The IAB created the index based on an online survey conducted in January on their behalf by Harris Interactive of more than 2000 U.S. adults, 70 percent of whom said they planned to watch the Super Bowl. Of those, 40 percent said they were rooting for the Giants, while 29 percent claimed they were cheering for the Patriots. The index, which looked at ownership of smartphones and tablets, as well as regular digital usage, yielded an extremely close score. Comparing the fan bases to the national average, Giants supporters did outgun “Pats” fans when it came to accessing sports content on mobile devices. Ultimately, however, Patriots fans’ predisposition to watch video and propensity to post to social media sites awarded them the victory.
|COMPONENTS OF IAB MOBILE SPORTS
SAVVINESS INDEX (NATIONAL AVERAGE=100)
|Weekly or more frequently (percentages of consumers who own a smartphone or tablet):|
|Watch videos via smartphone or tablet||100||114|
|Post to social media via a smartphone or tablet||98||131|
|Access sports content via a smartphone or tablet||147||136|
|Send or receive e-mails via a smartphone or tablet||104||95|
|Send or receive text messages via a smartphone or tablet||100||104|
|Read news via a smartphone or tablet||110||97|
|Final Index Score (Weighted Average):||114||116|
Regardless of consumers’ Super Bowl team favorite, smartphone or tablet owners are likely to have their mobile device nearby. Fifty-six percent of smartphone owners said they plan to use their phone during the game, and 45 percent of tablet owners plan to use that device. One in 10 expect to watch or get more information about Super Bowl advertising on smartphones or tablets during or after the big game.
“Historically, the commercials that run during the Super Bowl have been as highly anticipated as the game itself,” said Joe Laszlo, Senior Director, IAB Mobile Marketing Center of Excellence. “Americans will now be augmenting their game day viewing with numerous activities on smartphones and tablets. Revealing the ‘mobile savviness’ characteristics of Giants and Patriots fans is a lighthearted way to underscore the value that mobile brings to sports enthusiasts and also the opportunity it offers to brand marketers trying to reach this in-demand audience.”
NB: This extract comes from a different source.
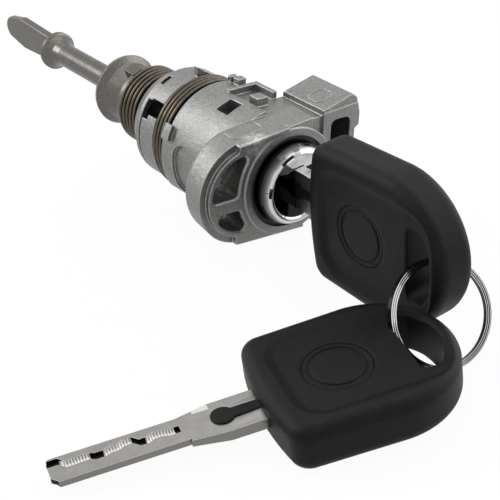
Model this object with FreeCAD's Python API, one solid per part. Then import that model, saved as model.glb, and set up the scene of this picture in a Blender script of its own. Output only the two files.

Age will play a significant role as to whether or not phones will specifically be in the mix on game day. Eighteen to 34 year-old Super Bowl viewers with smartphones look like they will be glued to those devices, with 74 percent claiming that their phones will be a part of the “big game” experience. Over half (51%) say they will definitely be texting, emailing and/or instant messaging to discuss the event.
Despite the growing use of mobile devices, consumers are unlikely to be viewing the whole game on their phone. Although Verizon Wireless users could stream the Super Bowl live exclusively on mobile phones, merely 4 percent of smartphone owners expected to watch the entire event on their handsets.
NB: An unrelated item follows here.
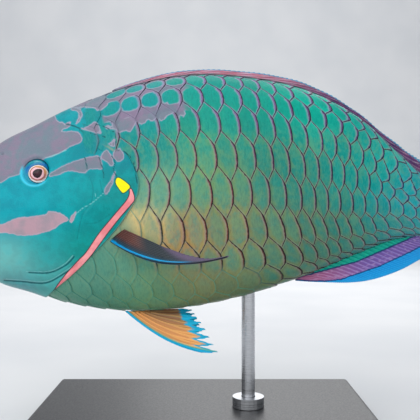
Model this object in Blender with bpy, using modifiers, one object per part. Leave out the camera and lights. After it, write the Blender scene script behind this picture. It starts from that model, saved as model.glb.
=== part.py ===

Some of the other survey findings include:
- Nearly two-thirds (62%) of smartphone or tablet owners who plan to watch the Super Bowl away from home (at a friend’s house, public place, or somewhere else) plan to use their device during the game
- More than half (53%) of smartphone or tablet users planning to watch at home expect to make use of their mobile gadgets
Going beyond mobile, the study revealed additional digital Super Bowl findings:
- Four in 10 (41%) of those who plan to watch the Super Bowl will use their computer for something related to Super Bowl ads
- The most popular activity that viewers of the game plan to do on their computer during or just after the Super Bowl is watching Super Bowl commercials (18%)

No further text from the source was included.